The academy library got first crack at the collection, with librarian Ron Chapman gratefully scooping up important or rare works that were not already in the library's collection.

"Even after they made their selections, there are still hundreds and hundreds of books that are very useful and historical — the kinds of things people look for and can't generally find," said Forbes, himself a rigorous scholar, compiler of the "Hawaiian National Bibliography" series and a volunteer at the academy library. "I really think this was what John would have wanted. He and I had a conversation one time about his library, and I'm kind of honoring his wishes."

David Forbes displays a lithograph from a book by Walter Rothschild. It is one of the items that will be on sale at the Academy of Arts library.

Andrew Shimabuku • The Honolulu Advertiser

The book sale will present an almost unheard-of opportunity for print collectors, as well.

Organizers of the sale have chosen to break up three extremely rare natural history books because some of the plates were already missing. The books include a copy of Francis Isabella Sinclair's "Indigenous Flowers of the Hawaiian Islands," dating to 1885. Also in the set: works on Hawaiian birds by S.B. Wilson and A.H. Evans, originally published in London between 1890 and 1899 in eight royal quarto volumes under the title "Aves Hawaiienses: The Birds of the Sandwich Islands," and a number of hand-colored Hawaiian bird lithographs from a book by zoological collector Walter Rothschild, dating to the 1890s.
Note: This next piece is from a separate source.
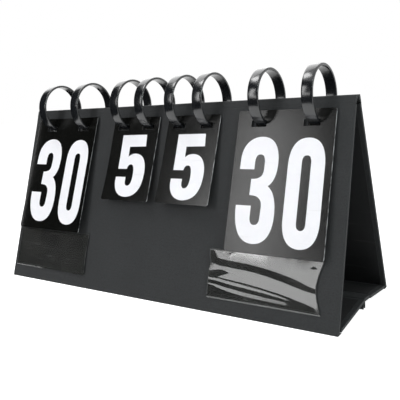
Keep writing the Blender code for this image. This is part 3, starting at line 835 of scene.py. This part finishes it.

These books originally were published in very small editions. Only 250 of the Wilson and Evans books are known to have been printed. They are generally closeted in collector's libraries or in museums.

"These books almost never come on the market," said Forbes. Because the books are so valuable when complete — selling for thousands of dollars — they are rarely broken up for sale as individual lithographs.

And prices for the sale — between $75 and $200, Forbes estimates — are below market values. (Isabella Sinclair prints are being offered for $500 or more on the Robyn Buntin Galleries Web site, for example.)

"It gives the modest collector a chance to have a piece of the pie," said Forbes. The proceeds from the sale will be used to buy books for the academy library and also for shelving. "The library needs the help very badly. It exists almost without recognition but it is one of the great resources of Hawai'i, the major art library here." The facility, a noncirculating collection of art-related books, periodicals, auction catalogs and artist biographical files, is open to the public from 10 a.m. to 4 p.m. Tuesdays through Fridays and 12:30 to 4 p.m. Saturdays. Information: 532-8754.


Correction: The Hawaiiana Book Sale scheduled for next weekend at the Academy Art Center on Friday has been cancelled.